Stomach upset or dyspepsia, as it is known, is a common digestive problem. Often, there is pain and uneasiness in the upper part of the stomach. Across the world, anywhere between 20% and 40% of the population suffers from this problem.
This condition is described by a number of symptoms that seem to rise in the upper part of the stomach. Patients often complain of pain or a vague sense of discomfort in the stomach; this may often occur as part of other digestive symptoms listed later in this leaflet.
Although this problem is not life-threatening, it very often prevents patients from participating in the day-to-day activities. Nearly one-third of people with a stomach upset have had to skip work or school because of it.
- Oversensitive nerves in the stomach that interpret the normal stretching of the stomach as abnormal and lead to pain and discomfort.
- Inflammation in the stomach
- Ulcers in the stomach
- Gallbladder disease
- Acid reflux
- Rarely, cancer
- Certain foods and drinks may cause the symptoms or make them worse.

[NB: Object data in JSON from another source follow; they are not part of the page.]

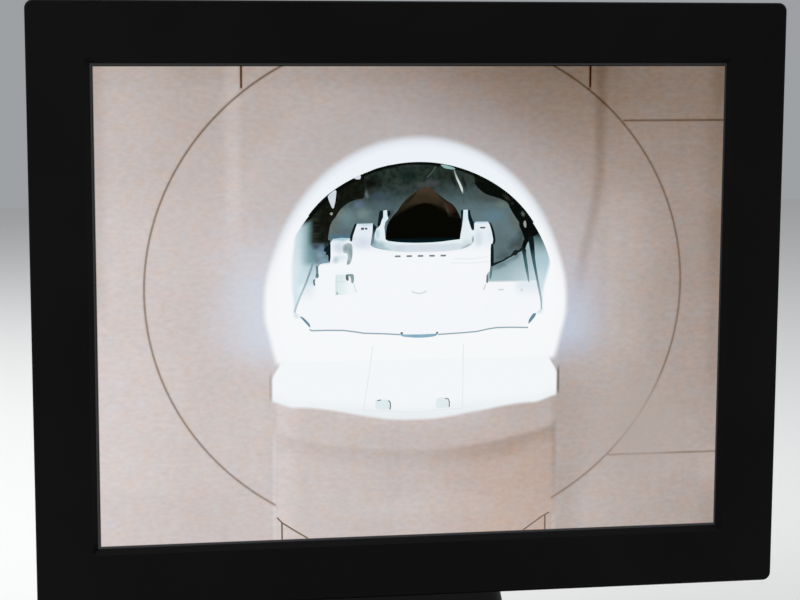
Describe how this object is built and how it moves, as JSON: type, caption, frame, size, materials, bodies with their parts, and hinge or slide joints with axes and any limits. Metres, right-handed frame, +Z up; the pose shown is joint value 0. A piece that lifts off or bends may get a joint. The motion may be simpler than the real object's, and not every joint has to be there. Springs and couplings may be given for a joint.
{
  "type": "lcd monitor",
  "caption": "Flat 4:3 desk monitor with an even black border and a lit picture, on a tapered neck that tilts and swivels over a flat base.",
  "frame": {"origin": "bottom centre of the base, on the surface that it stands on", "axes": "+X to the viewer's right, the screen faces -Y, +Z up"},
  "size_m": [0.3642, 0.2, 0.376],
  "materials": {
    "bezel_plastic": "fine moulded grain, black",
    "cover_plastic": "moulded grain, black",
    "stand_plastic": "moulded grain, black",
    "key_plastic": "smooth black",
    "plated_steel": "zinc plated sheet",
    "black_steel": "black powder coat",
    "screw_steel": "zinc plated",
    "brass_parts": "turned",
    "silvered_film": "bright",
    "white_film": "white",
    "clear_acrylic": "clear",
    "panel_glass": "anti-glare",
    "lamp_glass": "white phosphor",
    "circuit_board": "solder mask",
    "flat_cable": "flat cable",
    "socket_plastic": "moulded black",
    "socket_metal": "nickel plated",
    "nylon": "natural nylon",
    "foot_rubber": "moulded",
    "print_cover": "lit picture, warm beige",
    "print_seams": "lit picture, brown",
    "print_ring": "lit picture, white",
    "print_bore": "lit picture, near black",
    "print_tunnel": "lit picture, blue grey",
    "print_table": "lit picture, white",
    "print_dock": "lit picture, white",
    "print_column": "lit picture, warm beige"
  },
  "bodies": {
    "base": {"base_cover": "stand_plastic", "base_weight": "black_steel", "rubber_feet": "foot_rubber", "base_screws": "screw_steel", "swivel_ring": "nylon", "swivel_bolt": "screw_steel", "swivel_nut": "screw_steel", "stop_pin": "screw_steel"},
    "neck": {"foot_plate": "black_steel", "foot_screws": "screw_steel", "neck_frame": "black_steel", "neck_front_cover": "stand_plastic", "neck_rear_cover": "stand_plastic", "friction_washers": "nylon"},
    "head": {"backlight_lamps": "lamp_glass", "bezel": "bezel_plastic", "bnc_input": "socket_metal", "bnc_output": "socket_metal", "board_screws": "screw_steel", "board_shield": "plated_steel", "board_standoffs": "brass_parts", "chassis_plate": "plated_steel", "cover_screws": "screw_steel", "dc_jack": "socket_plastic", "driver_board": "circuit_board", "hinge_pin": "screw_steel", "key_board": "circuit_board", "key_cable": "flat_cable", "lamp_leads": "flat_cable", "lamp_reflectors": "silvered_film", "lcd_cell": "panel_glass", "light_guide": "clear_acrylic", "main_board": "circuit_board", "optical_films": "white_film", "panel_cable": "flat_cable", "panel_frame": "plated_steel", "panel_screws": "screw_steel", "panel_tray": "plated_steel", "picture_bore": "print_bore", "picture_column": "print_column", "picture_cover": "print_cover", "picture_dock": "print_dock", "picture_ring": "print_ring", "picture_seams": "print_seams", "picture_table": "print_table", "picture_tunnel": "print_tunnel", "pin_nut": "screw_steel", "power_board": "circuit_board", "rear_cover": "cover_plastic", "reflector_sheet": "white_film", "tilt_bracket": "black_steel", "tilt_screws": "screw_steel", "vesa_inserts": "brass_parts", "vga_socket": "socket_metal"},
    "power_key_cap": {"power_key": "key_plastic"},
    "menu_key_cap": {"menu_key": "key_plastic"},
    "up_key_cap": {"up_key": "key_plastic"},
    "down_key_cap": {"down_key": "key_plastic"},
    "source_key_cap": {"source_key": "key_plastic"}
  },
  "joints": [
    {"name": "swivel", "type": "hinge", "parent": "base", "child": "neck", "pos_m": [0, 0.027, 0.012], "axis": [0, 0, 1], "range_deg": [-45, 45]},
    {"name": "tilt", "type": "hinge", "parent": "neck", "child": "head", "pos_m": [0, 0.02, 0.19], "axis": [-1, 0, 0], "range_deg": [-5, 20]},
    {"name": "power_key_press", "type": "slide", "parent": "head", "child": "power_key_cap", "axis": [0, 0, 1], "range_m": [0, 0.0006], "stiffness_N_per_m": 600, "springref_m": -0.0005},
    {"name": "menu_key_press", "type": "slide", "parent": "head", "child": "menu_key_cap", "axis": [0, 0, 1], "range_m": [0, 0.0006], "stiffness_N_per_m": 600, "springref_m": -0.0005},
    {"name": "up_key_press", "type": "slide", "parent": "head", "child": "up_key_cap", "axis": [0, 0, 1], "range_m": [0, 0.0006], "stiffness_N_per_m": 600, "springref_m": -0.0005},
    {"name": "down_key_press", "type": "slide", "parent": "head", "child": "down_key_cap", "axis": [0, 0, 1], "range_m": [0, 0.0006], "stiffness_N_per_m": 600, "springref_m": -0.0005},
    {"name": "source_key_press", "type": "slide", "parent": "head", "child": "source_key_cap", "axis": [0, 0, 1], "range_m": [0, 0.0006], "stiffness_N_per_m": 600, "springref_m": -0.0005}
  ]
}
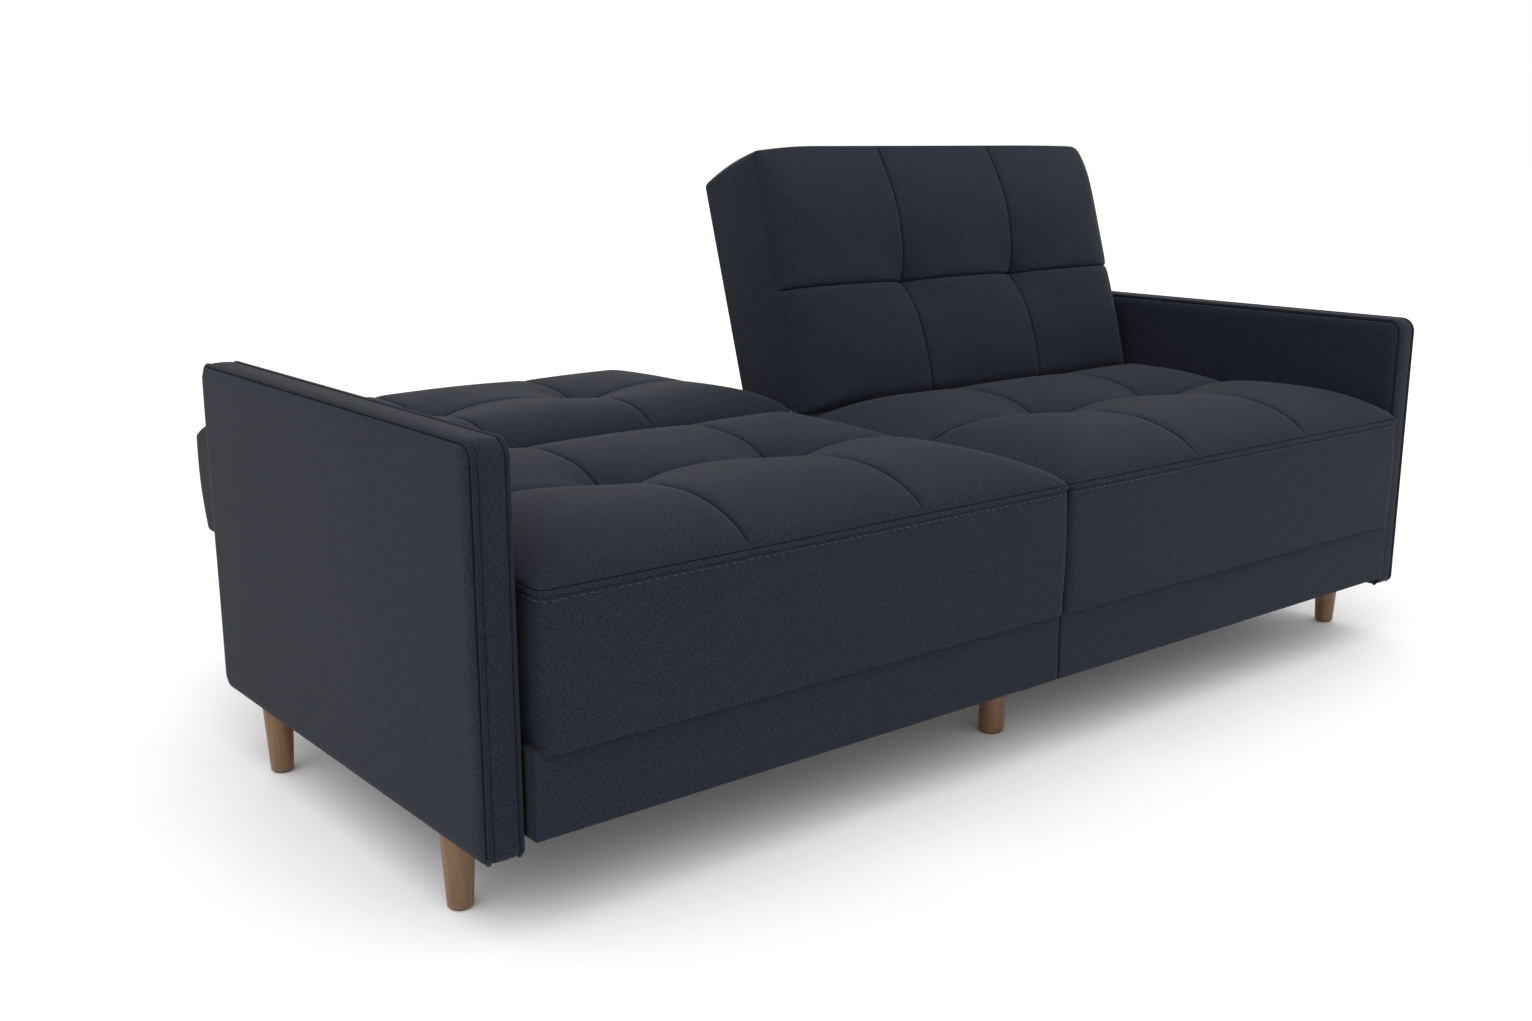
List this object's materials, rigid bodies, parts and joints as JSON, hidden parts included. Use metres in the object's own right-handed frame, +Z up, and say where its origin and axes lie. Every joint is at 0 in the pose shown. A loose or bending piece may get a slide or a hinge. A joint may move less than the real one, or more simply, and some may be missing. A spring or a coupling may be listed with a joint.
{
  "type": "futon sofa bed",
  "caption": "Upholstered split-back sofa bed: slab arms, tufted seats, two backs that each fold flat on click-clack hinges, round wooden legs.",
  "frame": {"origin": "on the floor, midway in the overall width and in the overall depth of the rest pose", "axes": "+X along the width to the right of someone looking at the front, -Y towards the front, +Z up"},
  "size_m": [1.943, 1.112, 0.8995],
  "materials": {
    "linen": "matte",
    "dark_fabric": "matte",
    "coil_cloth": "matte",
    "timber": "matte",
    "walnut": "satin",
    "steel": "satin",
    "nylon": "matte"
  },
  "bodies": {
    "base": {"left_arm_core": "timber", "left_arm_outer_pad": "linen", "left_arm_inner_pad": "linen", "left_arm_border": "linen", "left_arm_piping": "linen", "right_arm_core": "timber", "right_arm_outer_pad": "linen", "right_arm_inner_pad": "linen", "right_arm_border": "linen", "right_arm_piping": "linen", "left_front_leg": "walnut", "left_rear_leg": "walnut", "right_front_leg": "walnut", "right_rear_leg": "walnut", "centre_front_leg": "walnut", "centre_rear_leg": "walnut", "leg_hanger_bolts": "steel", "leg_glides": "nylon", "centre_leg_plates": "steel", "arm_bolts": "steel", "left_seat_front_rail": "timber", "left_seat_rear_rail": "timber", "left_seat_end_rails": "timber", "left_seat_slats": "timber", "left_seat_deck": "timber", "left_seat_coils": "coil_cloth", "left_seat_cushion": "linen", "left_apron": "linen", "left_dust_cover": "dark_fabric", "right_seat_front_rail": "timber", "right_seat_rear_rail": "timber", "right_seat_end_rails": "timber", "right_seat_slats": "timber", "right_seat_deck": "timber", "right_seat_coils": "coil_cloth", "right_seat_cushion": "linen", "right_apron": "linen", "right_dust_cover": "dark_fabric", "centre_bolts": "steel", "hinge_seat_plates": "steel", "hinge_pins": "steel", "hinge_seat_bolts": "steel"},
    "left_back": {"left_back_side_rails": "timber", "left_back_top_rail": "timber", "left_back_bottom_rail": "timber", "left_back_coils": "coil_cloth", "left_back_cushion": "linen", "left_back_panel": "linen", "left_back_hinge_plates": "steel", "left_back_hinge_bolts": "steel"},
    "right_back": {"right_back_side_rails": "timber", "right_back_top_rail": "timber", "right_back_bottom_rail": "timber", "right_back_coils": "coil_cloth", "right_back_cushion": "linen", "right_back_panel": "linen", "right_back_hinge_plates": "steel", "right_back_hinge_bolts": "steel"},
    "left_pawls": {"left_hinge_pawls": "steel"},
    "right_pawls": {"right_hinge_pawls": "steel"}
  },
  "joints": [
    {"name": "left_back_fold", "type": "hinge", "parent": "base", "child": "left_back", "pos_m": [0, 0.086, 0.443], "axis": [1, 0, 0], "range_deg": [0, 86]},
    {"name": "right_back_fold", "type": "hinge", "parent": "base", "child": "right_back", "pos_m": [0, 0.086, 0.443], "axis": [1, 0, 0], "range_deg": [-76, 10]},
    {"name": "left_pawls_lift", "type": "hinge", "parent": "base", "child": "left_pawls", "pos_m": [-0.9, 0.056, 0.389], "axis": [-1, 0, 0], "range_deg": [0, 15], "stiffness_Nm_per_rad": 0.4, "springref_deg": -11.46},
    {"name": "right_pawls_lift", "type": "hinge", "parent": "base", "child": "right_pawls", "pos_m": [0.9, 0.056, 0.389], "axis": [-1, 0, 0], "range_deg": [0, 15], "stiffness_Nm_per_rad": 0.4, "springref_deg": -11.46}
  ]
}
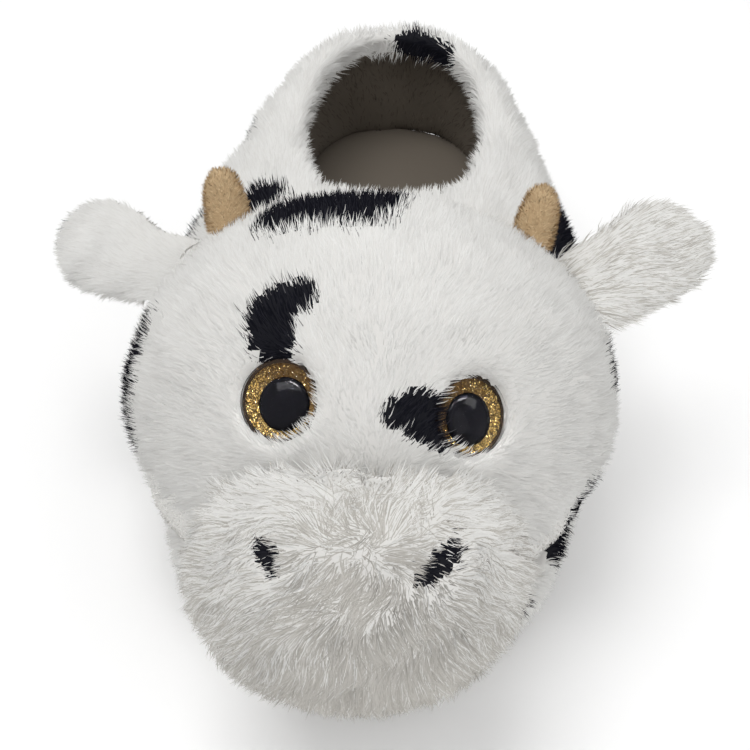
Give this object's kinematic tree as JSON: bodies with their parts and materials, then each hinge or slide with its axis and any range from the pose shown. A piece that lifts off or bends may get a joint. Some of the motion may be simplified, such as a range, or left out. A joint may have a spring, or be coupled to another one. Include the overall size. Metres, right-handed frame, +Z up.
{
  "type": "animal slipper",
  "caption": "Low plush slipper with a stuffed cow's face over the toe, a padded collar and a soft foam sole.",
  "frame": {"origin": "on the floor, under the middle of the slipper's whole length and width", "axes": "+Z up, -Y towards the wearer's toes, +X towards the wearer's left"},
  "size_m": [0.1943, 0.2839, 0.122],
  "materials": {
    "plush": "white pile cloth with printed black spots",
    "plush_long": "longer white pile",
    "lining": "taupe brushed lining",
    "grip_cloth": "woven sole cloth with grip dots",
    "horn_pile": "short tan pile",
    "eye": "black pupil in a gold glitter ring",
    "lens": "clear polished dome"
  },
  "bodies": {
    "root": {"outsole": "grip_cloth", "midsole": "plush", "insole": "lining", "upper": "plush", "face": "plush", "muzzle": "plush_long", "ear_left": "plush", "ear_right": "plush", "horn_left": "horn_pile", "horn_right": "horn_pile", "eye_left": "eye", "eye_right": "eye", "lens_left": "lens", "lens_right": "lens"}
  },
  "joints": []
}
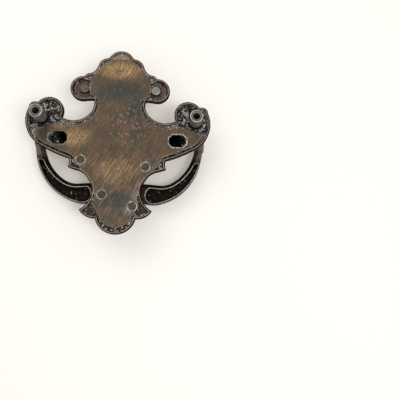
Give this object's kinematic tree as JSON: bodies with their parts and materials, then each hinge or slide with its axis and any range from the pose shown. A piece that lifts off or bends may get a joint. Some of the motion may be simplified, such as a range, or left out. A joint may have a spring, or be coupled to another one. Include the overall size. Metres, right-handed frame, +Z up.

Although this is difficult to prove, some of the foods suspected include tomatoes, chocolate, spicy foods, hot drinks, coffee, and alcoholic drinks.
- Anxiety, depression or stress have an impact on the digestive system and can worsen symptoms.
- Medications used often have indigestion as a side effect; the most common medicines include painkillers, antibiotics or even steroids. Many other medications not listed here also cause symptoms of indigestion. If you feel your symptoms are triggered by some medicine, talk to your doctor about it.
Very often, the cause cannot be found and scientists believe that in some of these patients, one of the reasons for the presence of symptoms could be a past infection.
- Pain or uneasiness or discomfort in the upper part of the stomach is usually the main symptom. Besides this, the following may also be present:
- Bloating (a feeling of air filled in the stomach/a tightness located in the upper abdomen)
- Nausea (feeling like vomiting)
- Burning sensation in the stomach
- Feeling full before completing your normal meal
- There are no diagnostic tests for indigestion. Instead, your doctor will ask you questions about your symptoms to determine the history and will perform a physical examination.
- You may be asked about the medicines you are currently using since many medicines could cause indigestion.
- You may be asked to take certain medications to rule out any acidity-related problem.
- If your doctor finds it necessary, you may be asked to undergo an endoscopy, which is a simple procedure to detect abnormalities in the upper part of the digestive tract.
- Multiple treatments are available to tackle indigestion; depending on the patient response, different treatments may be tried before finding the one suited to treat the problem.
- If an infection is causing the symptoms, an antibiotic may be prescribed to get rid of the infection.
- You can reduce discomfort by avoiding the foods that you feel increase your symptoms, e.g., high-fat diet, coffee, alcohol.
- Avoid smoking cigarette's
- Eating smaller, more frequent meals spread throughout the day can help reduce symptoms of bloating, fullness or nausea.
- Some people find that it helps to avoid fatty meals and foods that cause bloating such as cabbage and nuts.
- Avoid large meals, especially in the evening hours.
- Although this condition is very troublesome, it is unlikely to lead to any serious problems. However, it is important to be vigilant and not ignore health complaints.
- Most people with this condition manage the symptoms well and often, overtime, the symptoms reduce.
If you experience any of the following along with or without indigestion, you should visit your doctor as soon as possible:
- Night sweat
- Weakness, reduced physical fitness
- Weight loss
- Recurrent vomiting
- Vomiting blood
- Severe stomach pain
- Trouble swallowing
- Abnormal mass in the stomach region
- Abdominal mass
This is not a substitute to a doctor's advice and care. Please refer to your doctor for any further queries.